Line 121: Is there a reference for the observational source data from the 3 different locations, or is it the same as the reference link from line 115?
Line 125: What were the shard concentrations like for these samples? Were they a few hundred or higher.
Line 131: I think it would be useful to have the depths or age ranges here.
Line 154: I found lines 153-160 slightly confusing to read. I haven't plotted the data, but from Fig 4 a-d, it looks like there are perhaps 4 or 5 grains from 1859 that resemble 1832/3 when major elements are compared. You mention there are just 2. I know there are only 2 shards that could be compared on their trace elements.
Line 210: this is an interesting finding. Past tephra searches in Greenland, which concentrated on tracing VEI >5 events probably found less tephras than are potentially there. If continuous sampling is not adopted, then events with an estimated VEI of 4 should be included in the search criteria.
Line 220: The VEI is not known, but tephra from 1 event from Kuriles has been traced in NEEM (Bourne et al., 2016), around 23 kyr BP.

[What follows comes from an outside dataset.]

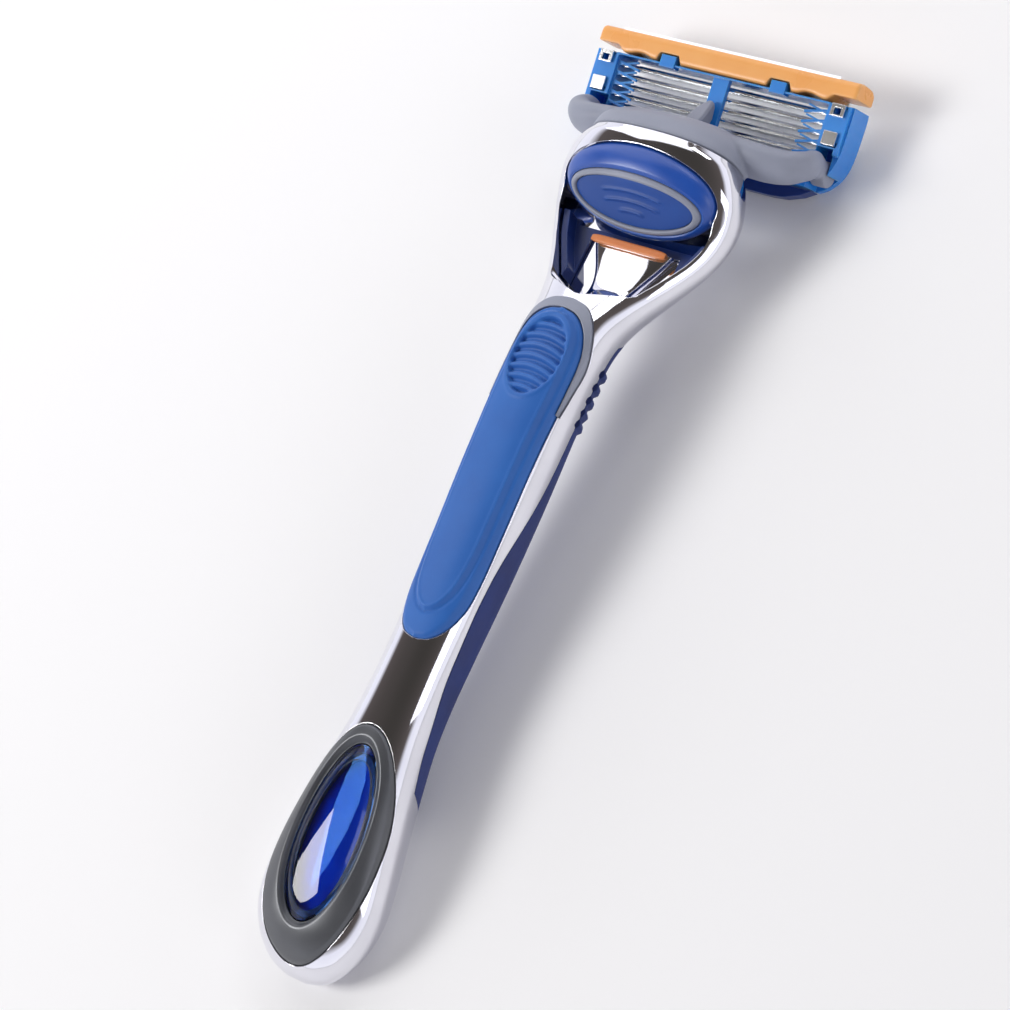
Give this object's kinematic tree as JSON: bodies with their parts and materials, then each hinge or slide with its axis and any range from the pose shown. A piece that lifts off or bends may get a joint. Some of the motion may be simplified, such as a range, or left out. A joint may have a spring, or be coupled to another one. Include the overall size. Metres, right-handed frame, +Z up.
{
  "type": "cartridge razor",
  "caption": "Wet-shaving razor with a chrome and rubber handle, thumb ejector button, pull-off connector and a sprung pivoting blade cartridge.",
  "frame": {"origin": "centre of the footprint of the razor lying blades down, on the table", "axes": "+X across the shaving width to the razor's right, +Y from the tail to the cartridge, +Z up through the button side"},
  "size_m": [0.042, 0.1405, 0.0202],
  "materials": {
    "chrome": "mirror-bright plating",
    "steel": "ground and polished",
    "spring_steel": "drawn wire",
    "aluminium": "bright rolled strip",
    "blue_rubber": "soft matte",
    "navy_rubber": "soft matte",
    "navy_plastic": "satin",
    "blue_plastic": "gloss",
    "button_blue": "satin",
    "button_navy": "soft matte",
    "grey_plastic": "fine matte",
    "bezel_grey": "satin",
    "orange": "satin",
    "window_blue": "clear tinted",
    "strip_white": "waxy"
  },
  "bodies": {
    "handle": {"handle_frame": "chrome", "upper_grip": "blue_rubber", "grip_collar": "grey_plastic", "underside_grip": "navy_rubber", "tail_bezel": "bezel_grey", "tail_plate": "navy_plastic", "tail_ring": "orange", "tail_window": "window_blue", "accent_strip": "orange", "head_core": "navy_plastic", "button_spring": "spring_steel"},
    "button": {"button_cap": "button_blue", "button_ring": "grey_plastic", "button_pad": "button_navy", "ejector_slider": "grey_plastic"},
    "head": {"connector": "grey_plastic", "plunger_spring": "spring_steel"},
    "plunger": {"plunger": "grey_plastic"},
    "cartridge": {"cartridge_housing": "blue_plastic", "clip_left": "aluminium", "clip_right": "aluminium", "blade_1": "steel", "blade_2": "steel", "blade_3": "steel", "blade_4": "steel", "blade_5": "steel", "blade_support_1": "steel", "blade_support_2": "steel", "blade_support_3": "steel", "blade_support_4": "steel", "blade_support_5": "steel", "trimmer_cap": "orange", "trimmer_blade": "steel", "lubricating_strip": "strip_white", "guard_bar": "navy_plastic", "guard_fins": "navy_rubber"}
  },
  "joints": [
    {"name": "button_slide", "type": "slide", "parent": "handle", "child": "button", "axis": [0, 0.766, -0.6428], "range_m": [0, 0.0015], "stiffness_N_per_m": 80, "springref_m": -0.003, "deforming": ["button_spring"]},
    {"name": "connector_release", "type": "slide", "parent": "handle", "child": "head", "axis": [0, 1, 0], "range_m": [0, 0.012]},
    {"name": "cartridge_pivot", "type": "hinge", "parent": "head", "child": "cartridge", "pos_m": [0, 0.05716, 0.00458], "axis": [1, 0, 0], "range_deg": [0, 32], "stiffness_Nm_per_rad": 0.002, "springref_deg": -44.98},
    {"name": "plunger_slide", "type": "slide", "parent": "head", "child": "plunger", "axis": [0, -0.9063, 0.4226], "range_m": [0, 0.0046], "deforming": ["plunger_spring"]}
  ],
  "couplings": [
    {"joint": "plunger_slide", "follows": "cartridge_pivot", "m_per_rad": 0.00792}
  ]
}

Line 234: References needed here for observed data?? or, are you still referring to data from Global Volcanism Program, 2013 for Chikurachki and Siebe and Machias 2004 for these parameters? Would be good to make this clear.
Line 264: I would suggest to add that the Barbante et al 2013 analyses were by the SEM-EDS method. Maybe you can discuss why this method is not so robust, compared to WDS, with less analytical prevision, higher detection limits on top of the added challenge of dealing especially when dealing with 6 small grains of about 5 microns. There were secondary standards available, did you also assess the quality of data from these analyses?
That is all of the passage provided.